Value can rightly be spoken of only with regard to specific acts of appraisal. It exists in such connections only; there is no value outside the process of valuation. There is no such thing as abstract value. Total value can be spoken of only with reference to a particular instance of an individual or other valuing “subject” having to choose between the total available quantities of certain economic goods. Like every other act of valuation, this is complete in itself. The person making the choice does not have to make use of notions about the value of units of the commodity. His process of valuation, like every other, is an immediate inference from considerations of the utilities at stake. When a stock is valued as a whole, its marginal utility, that is to say, the utility of the last available unit of it, coincides with its total utility, since the total supply is one indivisible quantity. This is also true of the total value of free goods, whose separate units are always valueless, that is, are always relegated to a sort of limbo at the very end of the value scale, promiscuously intermingled with the units of all the other free goods.8
- 8See also Clark, Essentials of Economic Theory (New York, 1907), p. 41. In the first German edition of the present work, the above argument contained two further sentences that summarized in an inadequate fashion the results of investigation into the problem of total value.
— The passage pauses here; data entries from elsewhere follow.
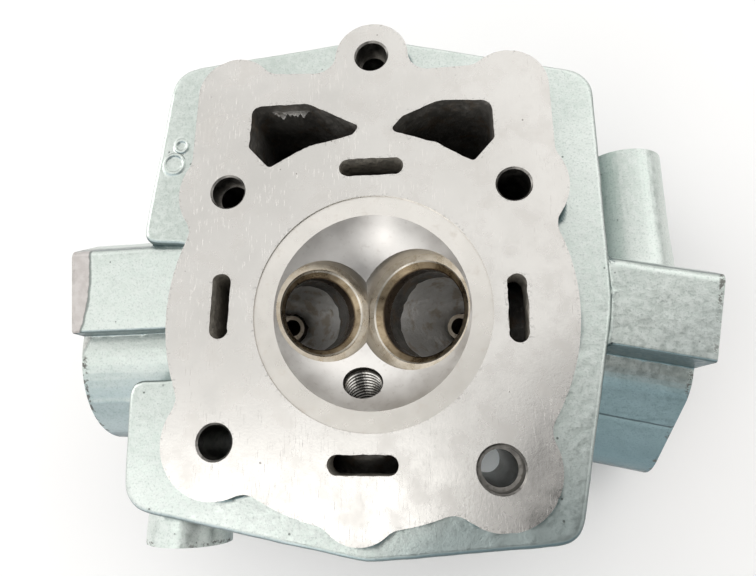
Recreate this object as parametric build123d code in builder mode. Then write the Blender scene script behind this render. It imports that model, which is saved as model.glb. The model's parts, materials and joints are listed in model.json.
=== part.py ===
"""Bare cylinder head of a liquid-cooled single-cylinder pushrod engine.

Frame: the head lies on its rocker-cover face with the gasket face (deck) up.
The origin is on the cylinder's bore axis at the deck, +Z points out of the deck,
+X points to the inlet side and +Y to the pushrod side. Millimetres.
"""
import math
import os

from build123d import *

os.makedirs("parts", exist_ok=True)

# ---------------------------------------------------------------- driving dimensions
HEIGHT = 84.0            # deck to rocker-cover face
DECK_STEP = 9.0          # height of the machined deck above the cast shoulder
WATER_BODY = 62.0        # depth of the water-jacketed body below the deck
OVERLAP = 2.0            # how far joined bodies run into each other
EDGE = 1.6               # rounding of cast outer edges

# rocker chamber on the cover side
COVER_CENTRE = (-2.0, 22.5)
COVER_SIZE = (124.0, 95.0)
COVER_WALL = 6.0
COVER_CORNER = 12.0
COVER_FLOOR = 60.0       # depth of the chamber's floor below the deck
COVER_BOLT_PITCH = (112.0, 83.0)
COVER_BOSS_R = 7.5
COVER_TAP_R = 2.5        # M6
COVER_TAP_DEEP = 15.0
PEDESTAL_R = 9.0
PEDESTAL_HIGH = 9.0
PEDESTAL_PITCH = 30.0
PEDESTAL_Y = 31.0
PEDESTAL_TAP_R = 3.4     # M8

# combustion chamber
FIRE_RING_R = 32.5
FIRE_RING_DEEP = 0.5
CHAMBER_R = 27.3
CHAMBER_DEEP = 14.0
BALL_R = (CHAMBER_R**2 + CHAMBER_DEEP**2) / (2 * CHAMBER_DEEP)
BALL_Z = BALL_R - CHAMBER_DEEP

# valves and ports; sideways distances at a flange run to its own right, seen from outside
VALVE_Y = 1.4
EXHAUST = dict(
    side=-1, lean=32.0, x=-15.1, seat_r=14.5, throat_r=10.6, spring_seat=52.0,
    face=95.0, heading=181.5, port_x=2.0, knee_z=-34.0, port_z=-42.0, mouth_r=16.0, mouth_deep=4.0,
    bolt_circle=25.5, bolt_angle=140.0,
)
INTAKE = dict(
    side=1, lean=24.0, x=12.5, seat_r=17.0, throat_r=12.8, spring_seat=50.0,
    face=92.0, heading=-11.0, port_x=4.0, knee_z=-43.0, port_z=-48.0, mouth_r=14.5, mouth_deep=8.0,
    bolt_circle=25.5, bolt_angle=45.0,
)
THROAT_RUN = 20.0        # seat face to the port's bend, along the valve
PORT_KNEE = 66.0         # distance of the port's second bend from the bore axis
PORT_BENDS = (16.0, 40.0)
PORT_WALL = 3.5
PORT_BODY = 48.0         # how far a port's outer body runs in from its face
STUD_TAP_R = 3.4         # M8 studs of both port flanges
STUD_TAP_DEEP = 16.0
SEAT_HIGH = 6.0
SEAT_BEVEL = 2.2         # 45 degree sealing bevel
GUIDE_R = 5.25
STEM_R = 2.75
GUIDE_NOSE = 29.0        # seat face to the guide's port end, along the valve
GUIDE_NOSE_R = 4.0
GUIDE_STAND = 9.0        # guide's length above the spring seat
SPRING_POCKET_R = 13.0
SPRING_POCKET_DEEP = 22.0
CLIP_THICK = 1.2
CLIP_DEEP = 0.7          # groove depth in the guide
CLIP_WIDE = 2.0
CLIP_GAP = 5.0
CORD_R = 0.8             # guide's O-ring section radius

# spark plug: M12 thread, square to the chamber roof
PLUG_LEAN = 35.0
PLUG_X = -3.0
PLUG_R = 5.5
PLUG_REACH = 19.0
PLUG_WELL_R = 10.8
PLUG_WELL_DEEP = 62.0

# studs: x, y, hole radius, dowel counterbore radius and depth
BOSS_R = 14.8
EAR_R = 10.9
STUDS = dict(
    upper_left=(-41.9, 35.6, 4.2, 4.8, 6.2),
    upper_right=(39.6, 34.2, 4.6, 0.0, 0.0),
    lower_left=(-41.3, -34.7, 4.6, 0.0, 0.0),
    lower_right=(32.6, -41.0, 4.75, 5.8, 6.5),
    ear=(-0.1, 77.3, 3.75, 4.65, 6.7),
)
MOUTH_BREAK = 0.5        # countersink at the deck

# coolant: slots in the deck, jacket round the chamber, outlet neck
SLOT_SIZE = (18.4, 5.2)
SLOTS = ((-0.1, 41.3, 0.0), (-2.0, -40.2, 0.0), (-42.1, 1.8, 90.0), (38.8, -0.5, 90.0))
JACKET_R = (35.5, 44.5)
JACKET_Z = (11.0, 50.0)
NECK_X = 81.0
NECK_Z = -40.0
NECK_R = 12.0
NECK_BORE = 8.6
NECK_ENDS = (8.0, 56.5)
NECK_SPIGOT = 23.0       # straight length that takes the hose
NECK_ROOT_R = 12.9       # the cast root tapers down to the spigot
NECK_BLIND = 14.0        # y of the blind end of the neck's bore
PASSAGE_R = 6.5
WEB_INNER = 50.0        # where the neck's web starts inside the body
PASSAGE_Y = 21.0

# blind sender boss
SENDER_X = -58.5
SENDER_Z = -30.0
SENDER_R = 12.5
SENDER_ENDS = (-64.0, -46.0)
SENDER_TAP_R = 5.25
SENDER_TAP_DEEP = 15.0

# outlines in the deck's plane
DISC = (-1.5, 0.0, 56.0)
DECK_LOBES = ((-3.0, -49.0, 10.6), (-41.4, 67.6, 11.6), (39.3, 64.4, 11.6))
DECK_FIELD = (
    (-53.0, 67.6), (-53.6, 36.0), (-30.0, 20.0), (30.0, 20.0), (51.4, 34.0),
    (50.9, 64.4), (39.0, 72.0), (0.0, 71.5), (-41.0, 74.0),
)
DECK_BLEND = 6.0
SHOULDER = (
    (0.0, 90.5), (-66.0, 83.5), (-72.0, 24.0), (-56.0, 23.0), (-56.0, -17.5), (-71.5, -17.5),
    (-70.0, -52.5), (-2.0, -65.0), (52.5, -59.5), (65.5, 2.0), (65.5, 73.0),
)
SHOULDER_BLENDS = (14, 9, 4, 4, 4, 3, 9, 20, 7, 60, 9)
LEFT_WINDOW = (
    (-35.8, 62.8), (-19.0, 62.6), (-3.4, 54.2), (-5.6, 51.6), (-19.5, 48.4), (-30.0, 42.4), (-36.4, 49.3),
)
LEFT_WINDOW_BLENDS = (3, 6, 1.2, 1, 10, 1.6, 1.4)
RIGHT_WINDOW = (
    (5.2, 52.5), (9.2, 56.8), (20.0, 61.3), (34.6, 60.2), (35.0, 48.4), (28.8, 41.4), (19.0, 47.6),
)
RIGHT_WINDOW_BLENDS = (1.2, 3, 7, 3.5, 2, 1.4, 10)

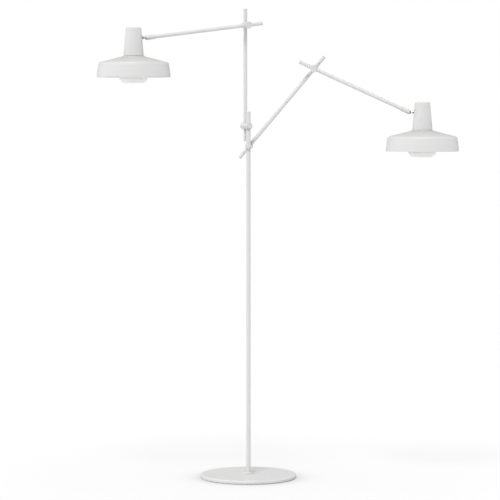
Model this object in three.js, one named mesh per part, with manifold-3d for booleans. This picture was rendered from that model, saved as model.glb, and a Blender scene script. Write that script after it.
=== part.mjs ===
// Adjustable floor lamp with two arms. Millimetres, +Z up.
// The origin is the centre of the base's underside, on the floor. Seen from the front, +X is to the
// right and +Y is away. Each branch is a rod clamped to the post, an arm clamped to the rod, and a
// lamp head on a ball joint at the arm's end. A group stands for each thing that moves.
import * as THREE from 'three';
import { mergeVertices } from 'three/addons/utils/BufferGeometryUtils.js';
import Module from 'manifold-3d';

const wasm = await Module();
wasm.setup();

// ---------------------------------------------------------------- driving dimensions
const gap = 0.3; // what touching pieces keep between them

const base = { radius: 152.5, top: 12, padTop: 1.7, edgeRound: 3.5, sides: 48 };
const foot = { boltRadius: 3, holeRadius: 3.5, headRadius: 5, headBottom: 2.4, headTop: 6.7, boltTop: 27 };
const post = { radius: 7, bore: 5.5, top: 1166, threadedLength: 25, sides: 20 };
const collar = { radius: 15, height: 6.2 };
const tube = { radius: 6, bore: 4.8, sides: 16 };
const plug = { flange: 1, spigotRadius: 4.5, spigotLength: 10 };

const rodLength = 418; // plug face to plug face
const rodBelowClamp = 48; // from the lower clamp's axis to the rod's bottom face
const armLength = 380.5; // inner end to the mouth of the ball socket

const clamp = {
  spacing: 25, // from the carrying tube's axis to the carried tube's axis
  barrelRadius: 10.3,
  carrierBore: 8.5,
  cradleBore: 7.9,
  carrierEnd: -10.4, // the carrier barrel's capped end, along the clamp's axis
  interface: 12.5, // where the two barrels meet
  cradleEnd: 35,
  spigotRadius: 7.7,
  plungerRadius: 4.9,
  capRadius: 7.5,
  bushHalfLength: 9.9,
  sides: 16,
};
const knob = { radius: 11, faceX: 43.5, backX: 35.3, studRadius: 4, sides: 20 };

const socket = { radius: 7.5, length: 28, tubeDepth: 14, ballInset: 1, mouthRadius: 6.3 };
const ball = { radius: 6, neckRadius: 3, collarRadius: 4.6, collarStart: 9.2, collarEnd: 14.4, end: 19.5 };

const head = { studToAxis: 41.5, studHeight: 123, sides: 28 }; // heights count from the shade's rim
const shade = { radius: 115.3, wall: 1.4, neckRadius: 21.5, neckTop: 67 };
const stem = { bottomRadius: 31.8, bottom: 67, topRadius: 24.1, top: 155, wall: 1.4, edgeRound: 4 };
const holder = { radius: 20.5, flangeRadius: 25, bottom: 50, top: 104, bore: 13.8, boreTop: 86 };
const diffuser = { radius: 45, wall: 2.4, neckRadius: 21.8, lipTop: 64.9, lipBottom: 62.5 };
const bulb = { globeRadius: 22.5, globeHeight: 15.5, capRadius: 13.1, top: 84 };

// How each branch is set: turns in degrees, places along a tube in mm from the clamp below it
const branches = [
  { side: 'left', postHeight: 1120, pan: 113, rodTilt: 0, upperAt: 317.5, upperTurn: -186.5, armTilt: 97.25,
    armIn: 48.5, headNod: -7.25, headTurn: 0 },
  { side: 'right', postHeight: 1055.5, pan: 85, rodTilt: 40.1, upperAt: 321, upperTurn: 180, armTilt: -74.4,
    armIn: 49, headNod: 24.5, headTurn: 180 },
];

// ---------------------------------------------------------------- finishes
const finishes = {
  paint: { color: 0xececea, roughness: 0.5, metalness: 0 },
  plastic: { color: 0xdcdcda, roughness: 0.6, metalness: 0 },
  nickel: { color: 0xa9a9a8, roughness: 0.35, metalness: 1 },
  steel: { color: 0x8f9193, roughness: 0.4, metalness: 1 },
  felt: { color: 0x3b3b3c, roughness: 0.95, metalness: 0 },
  opal: { color: 0xf6f5f0, roughness: 0.3, metalness: 0 },
  bulbGlass: { color: 0xf3efe4, roughness: 0.25, metalness: 0 },
  ceramic: { color: 0xe8e6e0, roughness: 0.45, metalness: 0 },
};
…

In deference to certain criticisms of C. A. Verrijn Stuart (Die Grundlagen der Volkswirtschaft [Jena, 1923], p. 115), they were omitted from the second edition.
3. Money as a Price-Index
3. Money as a Price-IndexWhat has been said should have made sufficiently plain the unscientific nature of the practice of attributing to money the function of acting as a measure of price or even of value. Subjective value is not measured, but graded. The problem of the measurement of objective use-value is not an economic problem at all. (It may incidentally be remarked that a measurement of efficiency is not possible for every species of commodity and is at the best only available within separate species, while every possibility, not only of measurement, but even of mere scaled comparison, vanishes as soon as we seek to establish a relation between two or more kinds of efficiency. It may be possible to measure and compare the calorific value of coal and of wood, but it is in no way possible to reduce to a common objective denominator the objective efficiency of a table and that of a book.)
Neither is objective exchange value measurable, for it too is the result of the comparisons derived from the valuations of individuals. The objective exchange value of a given commodity unit may be expressed in units of every other kind of commodity. Nowadays exchange is usually carried on by means of money, and since every commodity has therefore a price expressible in money, the exchange value of every commodity can be expressed in terms of money. This possibility enabled money to become a medium for expressing values when the growing elaboration of the scale of values which resulted from the development of exchange necessitated a revision of the technique of valuation.
That is to say, opportunities for exchanging induce the individual to rearrange his scales of values. A person in whose scale of values the commodity “a cask of wine” comes after the commodity “a sack of oats” will reverse their order if he can exchange a cask of wine in the market for a commodity that he values more highly than a sack of oats. The position of commodities in the value scales of individuals is no longer determined solely by their own subjective use-value, but also by the subjective use-value of the commodities that can be obtained in exchange for them, whenever the latter stand higher than the former in the estimation of the individual. Therefore, if he is to obtain the maximum utility from his resources, the individual must familiarize himself with all the prices in the market.
For this, however, he needs some help in finding his way among the confusing multiplicity of the exchange ratios. Money, the common medium of exchange, which can be exchanged for every commodity and with which every commodity can be procured, is preeminently suitable for this. It would be absolutely impossible for the individual, even if he were a complete expert in commercial matters, to follow every change of market conditions and make the corresponding alterations in his scale of use-values and exchange values, unless he chose some common denominator to which he could reduce each exchange ratio. Because the market enables any commodity to be turned into money and money into any commodity, objective exchange value is expressed in terms of money. Thus money becomes a price index, in Menger’s phrase. The whole structure of the calculations of the entrepreneur and the consumer rests on the process of valuing commodities in money. Money has thus become an aid that the human mind is no longer able to dispense with in making economic calculations.9 If in this sense we wish to attribute to money the function of being a measure of prices, there is no reason why we should not do so. Nevertheless, it is better to avoid the use of a term which might so easily be misunderstood as this. In any case the usage certainly cannot be called correct—we do not usually describe the determination of latitude and longitude as a “function” of the stars.10
- 9On the indispensability of money for economic calculation, see my book Die Gemeinwirtschaft: Untersuchungen über den Sozialismus(Jena, 1922), pp. 100 ff.
- 10[This chapter deals with technical matters which may present difficulty to readers unacquainted with general economic theory. It may be omitted on a first reading, but it is essential to complete understanding of certain issues, such as the index-number problem, which are dealt with later.—Editor.]